- [Problem to work on] Set down each line from the one containing "and the head." to the one containing "in imported if", inclusive, exactly as written and with nothing further.

- [Input for this task]
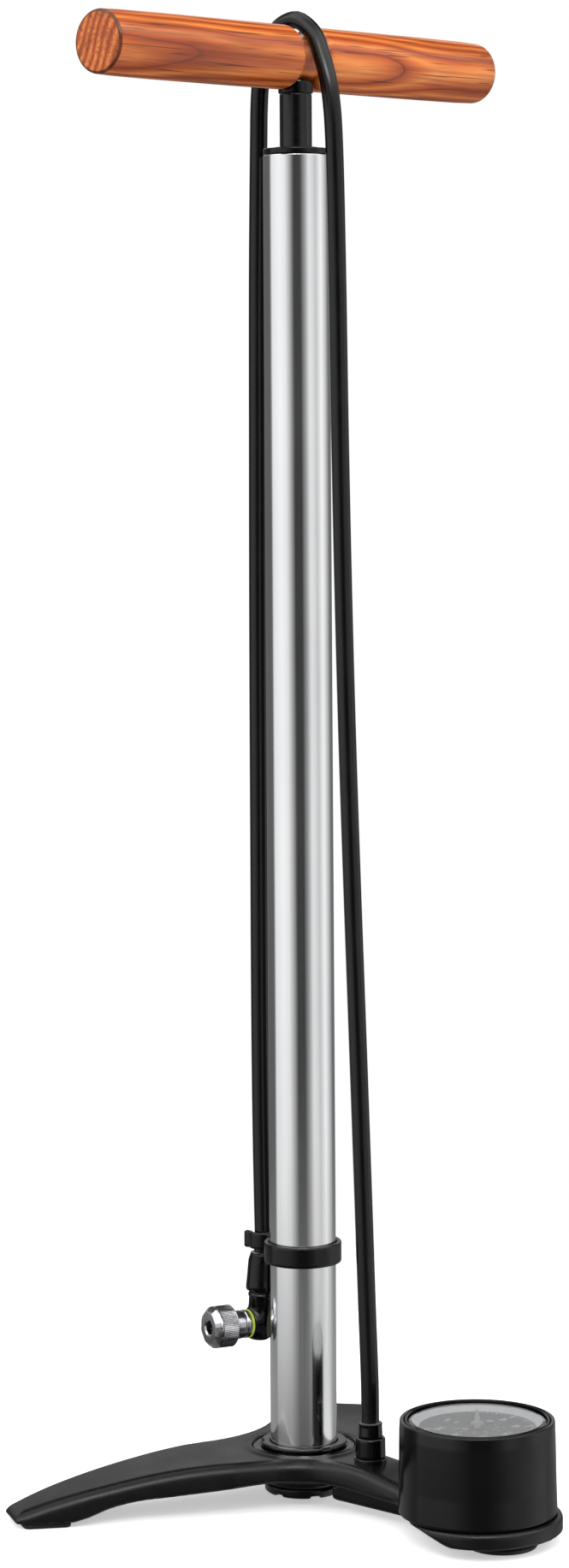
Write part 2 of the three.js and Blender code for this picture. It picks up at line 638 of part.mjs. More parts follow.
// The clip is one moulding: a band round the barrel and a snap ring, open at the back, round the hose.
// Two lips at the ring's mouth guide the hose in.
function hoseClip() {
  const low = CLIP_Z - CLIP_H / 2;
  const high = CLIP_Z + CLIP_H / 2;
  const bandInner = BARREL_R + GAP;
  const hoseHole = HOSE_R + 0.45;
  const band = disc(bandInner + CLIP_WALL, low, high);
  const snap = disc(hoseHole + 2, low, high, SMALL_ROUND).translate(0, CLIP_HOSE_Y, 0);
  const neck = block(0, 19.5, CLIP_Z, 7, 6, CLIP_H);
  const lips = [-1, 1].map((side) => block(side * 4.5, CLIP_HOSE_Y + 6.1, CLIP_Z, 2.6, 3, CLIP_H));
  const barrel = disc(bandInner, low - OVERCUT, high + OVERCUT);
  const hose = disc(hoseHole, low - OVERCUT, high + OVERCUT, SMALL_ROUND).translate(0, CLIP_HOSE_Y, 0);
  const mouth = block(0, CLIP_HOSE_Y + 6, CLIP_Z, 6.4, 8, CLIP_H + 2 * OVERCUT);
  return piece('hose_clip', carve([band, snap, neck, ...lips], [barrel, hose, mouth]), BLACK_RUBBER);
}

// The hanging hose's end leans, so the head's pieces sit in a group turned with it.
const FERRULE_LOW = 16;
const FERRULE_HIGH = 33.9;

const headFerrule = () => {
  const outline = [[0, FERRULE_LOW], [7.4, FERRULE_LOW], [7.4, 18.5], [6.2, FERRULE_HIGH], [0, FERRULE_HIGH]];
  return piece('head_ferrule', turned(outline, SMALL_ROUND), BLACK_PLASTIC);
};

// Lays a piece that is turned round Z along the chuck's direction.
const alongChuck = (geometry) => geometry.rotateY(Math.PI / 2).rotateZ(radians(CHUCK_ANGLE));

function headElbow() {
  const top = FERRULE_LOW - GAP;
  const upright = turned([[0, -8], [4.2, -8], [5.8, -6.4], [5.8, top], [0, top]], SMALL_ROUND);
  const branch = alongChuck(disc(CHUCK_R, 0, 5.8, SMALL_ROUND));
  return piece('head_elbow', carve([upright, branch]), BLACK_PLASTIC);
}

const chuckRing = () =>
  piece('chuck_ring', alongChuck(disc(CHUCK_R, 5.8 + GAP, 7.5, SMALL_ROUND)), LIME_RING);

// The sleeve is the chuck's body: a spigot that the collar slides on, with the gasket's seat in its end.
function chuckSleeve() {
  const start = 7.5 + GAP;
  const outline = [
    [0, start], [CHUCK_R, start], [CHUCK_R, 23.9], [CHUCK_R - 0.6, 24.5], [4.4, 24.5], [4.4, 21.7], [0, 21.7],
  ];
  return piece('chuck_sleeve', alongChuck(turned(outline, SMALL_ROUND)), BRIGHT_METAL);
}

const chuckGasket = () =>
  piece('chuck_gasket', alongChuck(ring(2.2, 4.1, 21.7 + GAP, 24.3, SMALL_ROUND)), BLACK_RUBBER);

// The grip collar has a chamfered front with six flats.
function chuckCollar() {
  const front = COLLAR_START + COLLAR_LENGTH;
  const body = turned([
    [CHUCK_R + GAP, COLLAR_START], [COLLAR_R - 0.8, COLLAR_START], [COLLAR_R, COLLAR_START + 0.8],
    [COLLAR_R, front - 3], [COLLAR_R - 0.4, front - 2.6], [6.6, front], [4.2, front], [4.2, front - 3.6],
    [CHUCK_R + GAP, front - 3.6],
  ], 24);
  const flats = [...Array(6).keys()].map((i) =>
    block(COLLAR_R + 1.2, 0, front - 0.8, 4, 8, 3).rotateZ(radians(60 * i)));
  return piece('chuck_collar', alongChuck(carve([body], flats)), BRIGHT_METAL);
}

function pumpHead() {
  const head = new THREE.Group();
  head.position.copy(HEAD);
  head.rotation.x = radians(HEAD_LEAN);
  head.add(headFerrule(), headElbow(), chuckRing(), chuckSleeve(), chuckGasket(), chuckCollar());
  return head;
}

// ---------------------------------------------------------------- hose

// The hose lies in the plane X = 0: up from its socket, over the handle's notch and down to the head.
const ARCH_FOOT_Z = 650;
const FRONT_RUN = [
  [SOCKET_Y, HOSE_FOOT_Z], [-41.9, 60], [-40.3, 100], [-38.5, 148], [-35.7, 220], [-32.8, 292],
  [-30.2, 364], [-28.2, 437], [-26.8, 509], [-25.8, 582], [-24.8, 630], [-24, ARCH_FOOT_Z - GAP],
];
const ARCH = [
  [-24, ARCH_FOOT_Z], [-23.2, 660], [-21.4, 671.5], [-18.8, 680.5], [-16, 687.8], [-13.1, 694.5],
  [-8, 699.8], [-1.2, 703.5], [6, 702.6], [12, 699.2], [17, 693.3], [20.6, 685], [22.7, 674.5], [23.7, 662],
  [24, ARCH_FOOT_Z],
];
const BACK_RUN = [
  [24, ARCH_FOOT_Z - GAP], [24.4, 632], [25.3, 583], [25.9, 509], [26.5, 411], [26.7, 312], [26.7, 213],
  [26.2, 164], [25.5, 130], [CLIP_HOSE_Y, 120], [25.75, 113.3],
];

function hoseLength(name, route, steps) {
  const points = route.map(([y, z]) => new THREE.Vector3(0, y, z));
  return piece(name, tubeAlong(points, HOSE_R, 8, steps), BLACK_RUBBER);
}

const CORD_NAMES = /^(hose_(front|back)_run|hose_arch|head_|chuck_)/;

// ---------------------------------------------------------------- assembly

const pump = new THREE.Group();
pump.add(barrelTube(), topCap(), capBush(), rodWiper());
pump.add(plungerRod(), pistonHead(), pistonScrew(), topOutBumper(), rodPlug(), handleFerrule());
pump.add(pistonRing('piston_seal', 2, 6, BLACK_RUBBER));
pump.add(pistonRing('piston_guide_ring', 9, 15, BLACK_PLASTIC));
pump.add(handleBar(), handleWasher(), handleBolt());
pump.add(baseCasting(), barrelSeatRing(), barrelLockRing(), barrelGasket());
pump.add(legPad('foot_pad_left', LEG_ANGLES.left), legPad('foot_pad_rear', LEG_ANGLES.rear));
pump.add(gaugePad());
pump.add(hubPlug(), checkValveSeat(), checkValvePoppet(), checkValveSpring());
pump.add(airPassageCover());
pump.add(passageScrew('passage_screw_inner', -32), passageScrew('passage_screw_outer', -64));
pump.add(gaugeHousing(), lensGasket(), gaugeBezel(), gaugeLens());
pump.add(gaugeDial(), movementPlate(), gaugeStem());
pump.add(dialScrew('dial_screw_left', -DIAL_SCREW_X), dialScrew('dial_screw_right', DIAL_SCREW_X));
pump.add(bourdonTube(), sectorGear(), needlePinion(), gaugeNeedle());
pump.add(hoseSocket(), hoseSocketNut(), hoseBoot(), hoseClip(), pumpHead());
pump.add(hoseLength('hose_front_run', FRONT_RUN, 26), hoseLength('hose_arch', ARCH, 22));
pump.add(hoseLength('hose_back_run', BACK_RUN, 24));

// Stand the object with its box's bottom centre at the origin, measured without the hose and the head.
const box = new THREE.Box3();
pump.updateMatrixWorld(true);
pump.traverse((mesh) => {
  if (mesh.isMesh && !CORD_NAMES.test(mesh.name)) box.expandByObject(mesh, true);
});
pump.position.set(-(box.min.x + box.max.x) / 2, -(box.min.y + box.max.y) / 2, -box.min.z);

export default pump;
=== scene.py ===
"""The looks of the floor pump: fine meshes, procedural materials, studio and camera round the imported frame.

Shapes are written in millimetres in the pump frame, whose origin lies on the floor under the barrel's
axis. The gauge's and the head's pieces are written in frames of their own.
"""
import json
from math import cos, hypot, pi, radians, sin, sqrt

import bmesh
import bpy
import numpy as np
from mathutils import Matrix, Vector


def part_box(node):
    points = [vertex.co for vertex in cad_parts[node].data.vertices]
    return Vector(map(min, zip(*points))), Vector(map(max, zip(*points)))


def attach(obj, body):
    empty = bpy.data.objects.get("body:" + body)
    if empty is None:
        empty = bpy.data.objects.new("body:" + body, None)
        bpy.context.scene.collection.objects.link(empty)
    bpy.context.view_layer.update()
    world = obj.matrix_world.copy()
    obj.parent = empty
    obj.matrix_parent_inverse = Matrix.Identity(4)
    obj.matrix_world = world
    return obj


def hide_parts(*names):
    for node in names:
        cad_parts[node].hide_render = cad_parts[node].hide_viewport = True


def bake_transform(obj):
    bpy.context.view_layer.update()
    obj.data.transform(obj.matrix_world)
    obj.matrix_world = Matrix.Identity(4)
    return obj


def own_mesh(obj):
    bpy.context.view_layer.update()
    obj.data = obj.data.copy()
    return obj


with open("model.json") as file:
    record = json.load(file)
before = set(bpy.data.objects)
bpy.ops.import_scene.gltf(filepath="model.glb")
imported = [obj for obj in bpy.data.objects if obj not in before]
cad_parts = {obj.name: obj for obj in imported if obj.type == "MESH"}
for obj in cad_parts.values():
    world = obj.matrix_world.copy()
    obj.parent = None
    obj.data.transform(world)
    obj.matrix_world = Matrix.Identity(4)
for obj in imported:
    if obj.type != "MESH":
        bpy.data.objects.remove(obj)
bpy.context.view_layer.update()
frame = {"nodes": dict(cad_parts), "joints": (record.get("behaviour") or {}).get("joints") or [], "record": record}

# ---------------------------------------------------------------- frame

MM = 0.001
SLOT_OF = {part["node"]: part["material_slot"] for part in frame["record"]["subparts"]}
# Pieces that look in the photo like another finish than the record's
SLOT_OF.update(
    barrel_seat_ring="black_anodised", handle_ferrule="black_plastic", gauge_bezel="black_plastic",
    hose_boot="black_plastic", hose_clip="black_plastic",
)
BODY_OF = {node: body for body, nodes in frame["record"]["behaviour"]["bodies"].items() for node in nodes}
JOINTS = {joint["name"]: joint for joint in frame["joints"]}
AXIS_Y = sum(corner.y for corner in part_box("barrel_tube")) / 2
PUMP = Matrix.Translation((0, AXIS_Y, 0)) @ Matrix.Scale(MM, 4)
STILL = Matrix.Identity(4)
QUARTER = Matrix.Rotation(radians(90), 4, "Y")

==

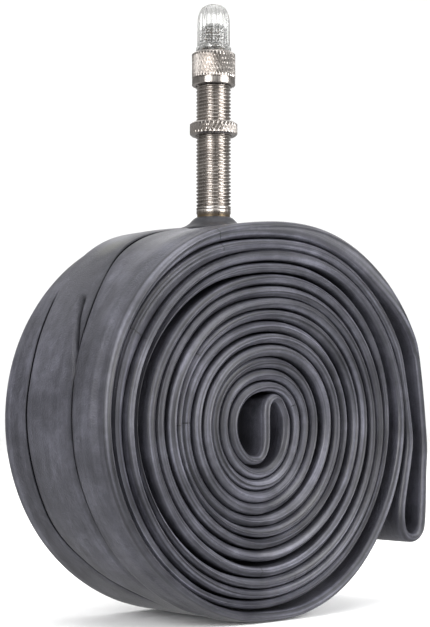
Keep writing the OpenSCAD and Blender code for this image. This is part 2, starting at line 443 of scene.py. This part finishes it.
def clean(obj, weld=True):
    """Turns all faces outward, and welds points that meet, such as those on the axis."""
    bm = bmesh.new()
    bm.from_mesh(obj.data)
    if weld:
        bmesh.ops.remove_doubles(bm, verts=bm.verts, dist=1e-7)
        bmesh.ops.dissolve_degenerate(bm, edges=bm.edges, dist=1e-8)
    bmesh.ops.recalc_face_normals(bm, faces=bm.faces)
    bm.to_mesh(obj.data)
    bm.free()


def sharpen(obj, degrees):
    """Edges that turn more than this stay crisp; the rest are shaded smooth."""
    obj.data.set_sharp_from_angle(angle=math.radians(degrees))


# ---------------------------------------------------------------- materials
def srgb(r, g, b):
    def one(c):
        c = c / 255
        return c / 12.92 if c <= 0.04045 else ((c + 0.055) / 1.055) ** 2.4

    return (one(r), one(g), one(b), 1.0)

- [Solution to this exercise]
// Stand the object with its box's bottom centre at the origin, measured without the hose and the head.
const box = new THREE.Box3();
pump.updateMatrixWorld(true);
pump.traverse((mesh) => {
  if (mesh.isMesh && !CORD_NAMES.test(mesh.name)) box.expandByObject(mesh, true);
});
pump.position.set(-(box.min.x + box.max.x) / 2, -(box.min.y + box.max.y) / 2, -box.min.z);

export default pump;
=== scene.py ===
"""The looks of the floor pump: fine meshes, procedural materials, studio and camera round the imported frame.

Shapes are written in millimetres in the pump frame, whose origin lies on the floor under the barrel's
axis. The gauge's and the head's pieces are written in frames of their own.
"""
import json
from math import cos, hypot, pi, radians, sin, sqrt

import bmesh
import bpy
import numpy as np
from mathutils import Matrix, Vector


def part_box(node):
    points = [vertex.co for vertex in cad_parts[node].data.vertices]
    return Vector(map(min, zip(*points))), Vector(map(max, zip(*points)))


def attach(obj, body):
    empty = bpy.data.objects.get("body:" + body)
    if empty is None:
        empty = bpy.data.objects.new("body:" + body, None)
        bpy.context.scene.collection.objects.link(empty)
    bpy.context.view_layer.update()
    world = obj.matrix_world.copy()
    obj.parent = empty
    obj.matrix_parent_inverse = Matrix.Identity(4)
    obj.matrix_world = world
    return obj


def hide_parts(*names):
    for node in names:
        cad_parts[node].hide_render = cad_parts[node].hide_viewport = True


def bake_transform(obj):
    bpy.context.view_layer.update()
    obj.data.transform(obj.matrix_world)
    obj.matrix_world = Matrix.Identity(4)
    return obj


def own_mesh(obj):
    bpy.context.view_layer.update()
    obj.data = obj.data.copy()
    return obj


with open("model.json") as file:
    record = json.load(file)
before = set(bpy.data.objects)
bpy.ops.import_scene.gltf(filepath="model.glb")
imported = [obj for obj in bpy.data.objects if obj not in before]
cad_parts = {obj.name: obj for obj in imported if obj.type == "MESH"}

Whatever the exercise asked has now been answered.